Malawi is a landlocked nation in southeastern Africa and home to an estimated 17 million people. Environmental disasters, including floods, droughts, and the recent infestation of Fall Armyworm, are ruinous to smallholder farmers, who make up four-fifths of the country’s population. As a result, one out of every four Malawians live in extreme poverty, and the nation is in the 9th percentile of the Human Development Index.
Project Concern International (PCI) has been working in Malawi since 2007, with a focus on food and nutrition security and mitigating the risk of natural disasters, among other pressing problems. Leland International Hunger Fellow Tanner Roark has been placed with PCI since October 2017 to evaluate the Njira project, which is designed to increase resilience among smallholder farmers.
“A puzzle that evolves, adapts, and looks different each day you show up to work…”
A week before I left for Malawi my dad and I started a 1,000-piece puzzle. While I knew we wouldn’t finish the puzzle before I left to work with Project Concern International (PCI) on the Njira Project in southern Malawi, I knew that I could do my best to put a few pieces together and trust that my dad would keep working after I left.
Njira project is a puzzle. However, unlike the puzzle I started before I left the United States, the Njira project is a puzzle with thousands upon thousands of continually moving pieces. A puzzle that evolves, adapts, and looks different each day you show up to work.
Njira project (“Pathways” in Chichewa) is an integrated food security project working in Balaka and Machinga districts in southern Malawi. Njira works in three main purpose areas: agriculture, nutrition, and disaster risk management. This project takes a holistic approach to addressing food insecurity through its tailored pathways approach, which seeks to layer interventions and build resilience on multiple fronts.

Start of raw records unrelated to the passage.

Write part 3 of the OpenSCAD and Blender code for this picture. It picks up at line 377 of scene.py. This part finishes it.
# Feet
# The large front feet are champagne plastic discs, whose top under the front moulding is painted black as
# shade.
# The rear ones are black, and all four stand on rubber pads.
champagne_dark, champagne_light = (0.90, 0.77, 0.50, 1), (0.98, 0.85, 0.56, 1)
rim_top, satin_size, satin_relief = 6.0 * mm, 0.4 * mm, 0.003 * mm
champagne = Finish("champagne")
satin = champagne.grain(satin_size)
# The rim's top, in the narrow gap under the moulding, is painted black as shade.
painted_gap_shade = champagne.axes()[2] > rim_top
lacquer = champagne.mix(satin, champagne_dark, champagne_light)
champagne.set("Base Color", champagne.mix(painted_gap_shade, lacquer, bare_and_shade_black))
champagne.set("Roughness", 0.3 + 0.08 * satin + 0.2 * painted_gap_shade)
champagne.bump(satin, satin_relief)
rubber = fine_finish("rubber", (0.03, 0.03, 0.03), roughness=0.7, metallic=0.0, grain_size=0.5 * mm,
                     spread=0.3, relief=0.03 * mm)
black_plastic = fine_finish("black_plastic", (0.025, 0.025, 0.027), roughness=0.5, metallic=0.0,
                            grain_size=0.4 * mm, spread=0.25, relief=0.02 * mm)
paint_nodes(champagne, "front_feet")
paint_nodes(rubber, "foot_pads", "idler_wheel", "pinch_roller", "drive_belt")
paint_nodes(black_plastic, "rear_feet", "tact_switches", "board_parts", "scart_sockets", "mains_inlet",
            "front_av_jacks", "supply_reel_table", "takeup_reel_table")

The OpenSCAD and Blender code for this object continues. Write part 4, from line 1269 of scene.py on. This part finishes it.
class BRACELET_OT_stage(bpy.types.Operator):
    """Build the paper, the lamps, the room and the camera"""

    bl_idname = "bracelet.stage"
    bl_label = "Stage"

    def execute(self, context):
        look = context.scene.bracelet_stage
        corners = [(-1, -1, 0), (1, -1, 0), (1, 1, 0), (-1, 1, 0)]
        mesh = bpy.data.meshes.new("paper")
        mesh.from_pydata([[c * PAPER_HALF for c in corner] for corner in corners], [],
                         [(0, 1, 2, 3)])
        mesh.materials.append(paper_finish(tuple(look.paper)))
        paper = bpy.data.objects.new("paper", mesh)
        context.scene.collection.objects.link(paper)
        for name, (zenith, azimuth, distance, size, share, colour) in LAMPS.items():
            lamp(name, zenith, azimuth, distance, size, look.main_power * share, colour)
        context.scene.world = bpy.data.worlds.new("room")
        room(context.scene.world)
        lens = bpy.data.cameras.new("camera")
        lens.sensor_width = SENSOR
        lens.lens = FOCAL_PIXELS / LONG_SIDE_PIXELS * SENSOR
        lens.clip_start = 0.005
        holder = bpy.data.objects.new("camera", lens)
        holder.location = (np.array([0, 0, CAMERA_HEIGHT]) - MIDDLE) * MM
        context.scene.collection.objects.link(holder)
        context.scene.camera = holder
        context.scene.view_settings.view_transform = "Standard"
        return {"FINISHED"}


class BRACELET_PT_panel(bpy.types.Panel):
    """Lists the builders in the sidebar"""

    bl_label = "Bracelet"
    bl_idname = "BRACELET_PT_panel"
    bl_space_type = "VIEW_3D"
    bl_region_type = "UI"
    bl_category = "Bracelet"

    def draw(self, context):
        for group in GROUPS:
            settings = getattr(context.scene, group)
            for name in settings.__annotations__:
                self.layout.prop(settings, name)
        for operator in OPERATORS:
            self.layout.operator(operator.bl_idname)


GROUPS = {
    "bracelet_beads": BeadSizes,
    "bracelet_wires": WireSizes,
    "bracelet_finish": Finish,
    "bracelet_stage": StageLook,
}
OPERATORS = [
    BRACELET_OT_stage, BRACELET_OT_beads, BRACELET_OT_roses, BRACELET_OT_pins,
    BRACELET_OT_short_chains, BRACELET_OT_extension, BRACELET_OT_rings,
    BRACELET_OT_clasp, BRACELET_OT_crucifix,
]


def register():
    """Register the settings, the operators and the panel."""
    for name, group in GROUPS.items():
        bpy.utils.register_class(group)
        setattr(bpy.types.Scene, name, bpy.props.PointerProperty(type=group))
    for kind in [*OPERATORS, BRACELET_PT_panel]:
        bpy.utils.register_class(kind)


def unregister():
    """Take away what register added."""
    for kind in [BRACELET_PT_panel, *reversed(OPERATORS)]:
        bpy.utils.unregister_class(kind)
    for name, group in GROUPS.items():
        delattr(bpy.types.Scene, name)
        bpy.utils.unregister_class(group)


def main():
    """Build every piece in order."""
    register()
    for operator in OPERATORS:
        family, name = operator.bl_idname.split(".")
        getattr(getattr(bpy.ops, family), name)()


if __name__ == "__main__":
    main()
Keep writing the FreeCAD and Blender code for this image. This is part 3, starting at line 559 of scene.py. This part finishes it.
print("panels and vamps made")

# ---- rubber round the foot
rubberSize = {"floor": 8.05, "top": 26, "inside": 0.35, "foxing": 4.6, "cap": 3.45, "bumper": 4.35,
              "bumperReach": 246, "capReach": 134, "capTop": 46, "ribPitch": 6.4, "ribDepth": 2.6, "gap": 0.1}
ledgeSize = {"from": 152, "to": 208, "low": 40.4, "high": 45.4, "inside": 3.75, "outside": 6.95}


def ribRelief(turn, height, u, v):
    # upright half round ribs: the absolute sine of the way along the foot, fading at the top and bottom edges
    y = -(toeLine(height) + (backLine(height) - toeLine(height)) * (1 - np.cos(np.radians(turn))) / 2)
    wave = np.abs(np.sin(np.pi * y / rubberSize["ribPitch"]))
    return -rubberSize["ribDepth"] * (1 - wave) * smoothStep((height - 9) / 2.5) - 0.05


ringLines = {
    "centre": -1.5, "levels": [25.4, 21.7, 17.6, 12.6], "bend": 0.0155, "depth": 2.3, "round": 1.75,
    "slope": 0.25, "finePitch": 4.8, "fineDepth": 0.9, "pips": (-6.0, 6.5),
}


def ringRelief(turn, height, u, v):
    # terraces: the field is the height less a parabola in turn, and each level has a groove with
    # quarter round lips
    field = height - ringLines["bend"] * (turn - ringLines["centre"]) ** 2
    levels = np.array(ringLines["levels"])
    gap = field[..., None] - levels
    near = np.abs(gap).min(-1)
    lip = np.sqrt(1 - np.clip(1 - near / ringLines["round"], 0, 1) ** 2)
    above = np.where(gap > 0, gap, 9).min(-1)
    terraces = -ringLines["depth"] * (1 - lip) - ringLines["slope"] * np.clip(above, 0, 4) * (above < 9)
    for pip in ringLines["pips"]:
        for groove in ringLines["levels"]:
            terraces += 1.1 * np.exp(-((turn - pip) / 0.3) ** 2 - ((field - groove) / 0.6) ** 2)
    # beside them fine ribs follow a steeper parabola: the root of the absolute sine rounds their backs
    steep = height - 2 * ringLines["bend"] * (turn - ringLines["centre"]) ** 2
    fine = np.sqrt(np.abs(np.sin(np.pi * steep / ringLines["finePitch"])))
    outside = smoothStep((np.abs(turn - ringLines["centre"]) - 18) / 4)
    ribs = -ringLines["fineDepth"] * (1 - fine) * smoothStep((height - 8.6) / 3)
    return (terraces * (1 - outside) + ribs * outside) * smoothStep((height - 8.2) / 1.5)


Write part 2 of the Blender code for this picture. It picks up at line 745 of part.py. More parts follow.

As the Knowledge Management & Learning Specialist, I work with advisors, coordinators and facilitators in all three Njira purpose areas with the goal of trying to understand what is working, what is not working, and how we can learn from both scenarios to make better decisions in the future.
This means that I spend a lot of time doing something I love: visiting the field and having conversations with generous and genuine people. Sometimes those conversations are full of joy, like when a WE/VSL group (Women Empowered/Village Savings & Loans) graduates and collectively uses their share-out money to construct a fish pond. However, sometimes these visits are difficult, like when you encounter a distraught family whose home and crops were destroyed during a flash flood.
One of the main projects I have worked on during my time with Njira project is the piloting of a resilience study. The goal of the study was to take an in-depth look to see the impact of the tailored pathways approach and layering of interventions within the Njira project. After collecting data and running the analysis of close to 700 Njira participants, we found that Njira participants involved in the combination of Producer Group + Livestock Group + WE/VSL showed the highest levels of food and income security of any Njira group combination.
“Those best positioned to address community-specific challenges of food and income insecurity are the participants themselves.”
The resilience study pilot is just one example of the ways we learn about how to improve Njira programming. Another example would be our engagement with government agriculture extension officers and lead farmers in combating outbreaks of Fall Armyworm, a pest known for destroying numerous crop varieties, including Malawi’s staple crop, maize. The Njira Knowledge Management team works to create channels of communication between farmers, extension officers and other stakeholders to monitor Fall Armyworm outbreaks, identify infestation hot spots, and provide valuable information for mitigating negative impacts.
There is much to be gained from these interactions. What we learn from the field helps Njira advisors adapt their approaches to better serve the communities we work with. However, those best positioned to address community-specific challenges of food and income insecurity are the participants themselves. Therefore, it is my goal to tap into these communities’ wealth of knowledge and unlock their potential by cultivating an enabling environment of discussion and continual learning.
Njira is a puzzle, but it has many hands and minds working to solve it. While I have had the opportunity to step into the project when many of the pieces were already put into place, I hope I have done my part to help the team think about the puzzle in a new light. When the Njira puzzle is completed, we will be one step closer to enhancing health, ending hunger and overcoming hardship.